What is needed is the run of lines from the one containing "return pieces" through the one containing "NODES[node].hide_render = NODES[node].hide_viewport", echoed exactly, with both ends kept and nothing added.
====================
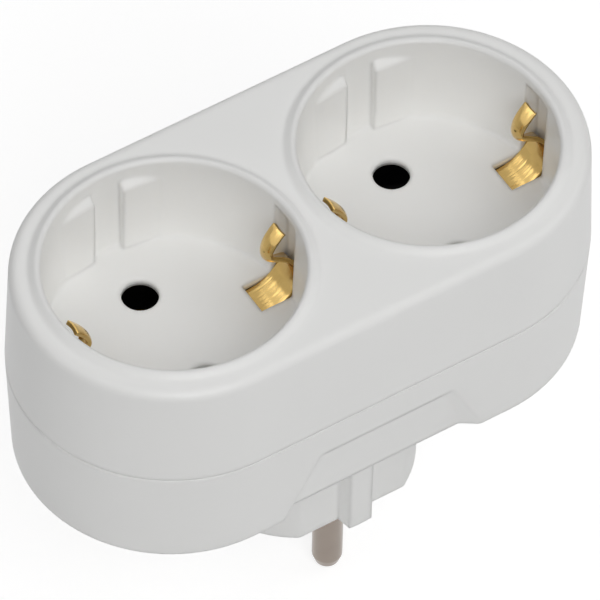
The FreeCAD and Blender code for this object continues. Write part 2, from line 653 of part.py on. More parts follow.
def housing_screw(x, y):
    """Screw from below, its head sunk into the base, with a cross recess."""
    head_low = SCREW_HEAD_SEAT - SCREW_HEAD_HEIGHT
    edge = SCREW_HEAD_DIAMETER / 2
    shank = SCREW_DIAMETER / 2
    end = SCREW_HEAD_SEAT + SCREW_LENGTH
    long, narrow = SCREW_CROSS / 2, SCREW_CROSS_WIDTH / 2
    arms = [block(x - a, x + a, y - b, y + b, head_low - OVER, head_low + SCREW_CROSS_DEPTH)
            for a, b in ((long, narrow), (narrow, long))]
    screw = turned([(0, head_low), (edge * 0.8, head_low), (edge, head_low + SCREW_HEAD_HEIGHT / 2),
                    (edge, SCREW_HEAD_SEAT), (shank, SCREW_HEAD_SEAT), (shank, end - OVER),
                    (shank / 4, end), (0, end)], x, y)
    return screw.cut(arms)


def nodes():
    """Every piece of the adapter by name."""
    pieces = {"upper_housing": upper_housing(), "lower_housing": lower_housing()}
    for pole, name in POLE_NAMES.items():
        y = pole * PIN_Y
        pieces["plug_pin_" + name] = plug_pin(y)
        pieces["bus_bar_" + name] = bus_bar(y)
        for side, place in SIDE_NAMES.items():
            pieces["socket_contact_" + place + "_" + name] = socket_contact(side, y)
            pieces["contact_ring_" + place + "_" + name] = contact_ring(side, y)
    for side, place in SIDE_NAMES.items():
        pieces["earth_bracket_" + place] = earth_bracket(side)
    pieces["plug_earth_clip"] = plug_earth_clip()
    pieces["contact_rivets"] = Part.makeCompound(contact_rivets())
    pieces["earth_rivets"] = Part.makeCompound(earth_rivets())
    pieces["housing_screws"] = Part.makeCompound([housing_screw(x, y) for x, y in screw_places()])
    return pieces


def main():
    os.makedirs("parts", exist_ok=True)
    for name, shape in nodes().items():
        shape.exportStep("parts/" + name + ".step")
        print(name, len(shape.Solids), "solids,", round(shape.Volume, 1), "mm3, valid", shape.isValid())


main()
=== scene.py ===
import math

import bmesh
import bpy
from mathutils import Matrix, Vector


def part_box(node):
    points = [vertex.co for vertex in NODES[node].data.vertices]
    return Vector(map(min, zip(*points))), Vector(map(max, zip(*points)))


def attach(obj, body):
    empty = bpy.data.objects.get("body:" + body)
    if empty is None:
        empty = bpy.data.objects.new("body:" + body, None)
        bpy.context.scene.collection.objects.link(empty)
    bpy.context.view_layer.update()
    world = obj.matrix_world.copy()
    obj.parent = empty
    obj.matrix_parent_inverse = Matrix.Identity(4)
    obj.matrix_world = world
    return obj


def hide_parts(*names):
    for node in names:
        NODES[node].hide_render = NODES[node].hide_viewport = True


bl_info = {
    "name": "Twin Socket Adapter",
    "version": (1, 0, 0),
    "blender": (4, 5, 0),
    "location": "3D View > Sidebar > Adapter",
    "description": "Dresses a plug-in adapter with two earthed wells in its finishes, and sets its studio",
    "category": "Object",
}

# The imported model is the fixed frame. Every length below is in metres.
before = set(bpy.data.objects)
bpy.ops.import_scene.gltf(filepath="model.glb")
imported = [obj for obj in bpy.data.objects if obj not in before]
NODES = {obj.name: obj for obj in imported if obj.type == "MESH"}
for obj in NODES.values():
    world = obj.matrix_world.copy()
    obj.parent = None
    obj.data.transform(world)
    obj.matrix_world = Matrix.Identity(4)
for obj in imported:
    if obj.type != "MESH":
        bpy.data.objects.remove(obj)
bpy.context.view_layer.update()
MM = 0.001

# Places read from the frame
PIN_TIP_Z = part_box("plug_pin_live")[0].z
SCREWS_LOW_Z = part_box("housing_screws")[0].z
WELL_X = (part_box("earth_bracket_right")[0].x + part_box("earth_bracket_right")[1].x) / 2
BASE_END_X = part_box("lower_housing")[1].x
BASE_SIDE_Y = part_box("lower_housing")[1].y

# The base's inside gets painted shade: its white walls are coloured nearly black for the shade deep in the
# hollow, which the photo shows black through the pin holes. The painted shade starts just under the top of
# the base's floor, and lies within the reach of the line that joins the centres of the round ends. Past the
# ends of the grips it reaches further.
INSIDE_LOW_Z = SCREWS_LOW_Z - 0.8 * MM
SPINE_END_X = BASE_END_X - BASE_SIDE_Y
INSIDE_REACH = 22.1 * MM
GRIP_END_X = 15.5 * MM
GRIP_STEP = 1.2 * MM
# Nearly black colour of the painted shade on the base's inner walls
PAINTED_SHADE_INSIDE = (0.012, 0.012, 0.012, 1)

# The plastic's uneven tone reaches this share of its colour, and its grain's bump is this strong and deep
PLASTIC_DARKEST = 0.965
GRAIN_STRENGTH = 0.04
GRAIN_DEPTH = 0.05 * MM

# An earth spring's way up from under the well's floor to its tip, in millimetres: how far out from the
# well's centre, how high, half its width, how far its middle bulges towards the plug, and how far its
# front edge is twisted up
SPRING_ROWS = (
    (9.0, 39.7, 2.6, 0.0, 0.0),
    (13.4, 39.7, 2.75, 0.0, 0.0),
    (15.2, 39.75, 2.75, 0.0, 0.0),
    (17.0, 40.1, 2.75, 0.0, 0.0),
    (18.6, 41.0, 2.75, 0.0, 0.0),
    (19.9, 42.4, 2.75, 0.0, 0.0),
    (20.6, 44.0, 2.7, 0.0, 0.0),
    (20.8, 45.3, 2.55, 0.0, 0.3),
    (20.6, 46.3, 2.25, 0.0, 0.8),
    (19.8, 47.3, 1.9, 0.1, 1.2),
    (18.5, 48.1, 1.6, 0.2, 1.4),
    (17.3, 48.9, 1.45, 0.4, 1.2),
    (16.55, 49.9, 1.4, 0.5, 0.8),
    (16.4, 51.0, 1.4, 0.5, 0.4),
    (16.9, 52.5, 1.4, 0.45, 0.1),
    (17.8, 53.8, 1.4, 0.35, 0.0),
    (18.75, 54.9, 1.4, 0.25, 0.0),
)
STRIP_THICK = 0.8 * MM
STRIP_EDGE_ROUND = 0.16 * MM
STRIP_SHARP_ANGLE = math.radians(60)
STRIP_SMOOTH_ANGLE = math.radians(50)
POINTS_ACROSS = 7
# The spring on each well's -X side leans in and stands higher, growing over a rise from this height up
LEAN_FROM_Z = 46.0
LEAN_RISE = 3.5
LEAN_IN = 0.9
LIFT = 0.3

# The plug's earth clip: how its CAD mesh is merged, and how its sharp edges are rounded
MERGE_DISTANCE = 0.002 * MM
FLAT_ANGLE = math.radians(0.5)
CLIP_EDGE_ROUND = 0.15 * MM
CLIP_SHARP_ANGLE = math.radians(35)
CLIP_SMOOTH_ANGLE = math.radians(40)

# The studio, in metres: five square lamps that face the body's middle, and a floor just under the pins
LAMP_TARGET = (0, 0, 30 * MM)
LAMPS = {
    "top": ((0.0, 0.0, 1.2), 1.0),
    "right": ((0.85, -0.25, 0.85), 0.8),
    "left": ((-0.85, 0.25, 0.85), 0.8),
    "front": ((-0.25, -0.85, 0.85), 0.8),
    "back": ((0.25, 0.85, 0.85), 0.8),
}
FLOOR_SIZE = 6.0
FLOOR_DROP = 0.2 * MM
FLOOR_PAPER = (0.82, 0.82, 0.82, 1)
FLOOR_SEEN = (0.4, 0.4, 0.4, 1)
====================
> [Solved exercise]:
    return pieces


def main():
    os.makedirs("parts", exist_ok=True)
    for name, shape in nodes().items():
        shape.exportStep("parts/" + name + ".step")
        print(name, len(shape.Solids), "solids,", round(shape.Volume, 1), "mm3, valid", shape.isValid())


main()
=== scene.py ===
import math

import bmesh
import bpy
from mathutils import Matrix, Vector


def part_box(node):
    points = [vertex.co for vertex in NODES[node].data.vertices]
    return Vector(map(min, zip(*points))), Vector(map(max, zip(*points)))


def attach(obj, body):
    empty = bpy.data.objects.get("body:" + body)
    if empty is None:
        empty = bpy.data.objects.new("body:" + body, None)
        bpy.context.scene.collection.objects.link(empty)
    bpy.context.view_layer.update()
    world = obj.matrix_world.copy()
    obj.parent = empty
    obj.matrix_parent_inverse = Matrix.Identity(4)
    obj.matrix_world = world
    return obj


def hide_parts(*names):
    for node in names:
        NODES[node].hide_render = NODES[node].hide_viewport = True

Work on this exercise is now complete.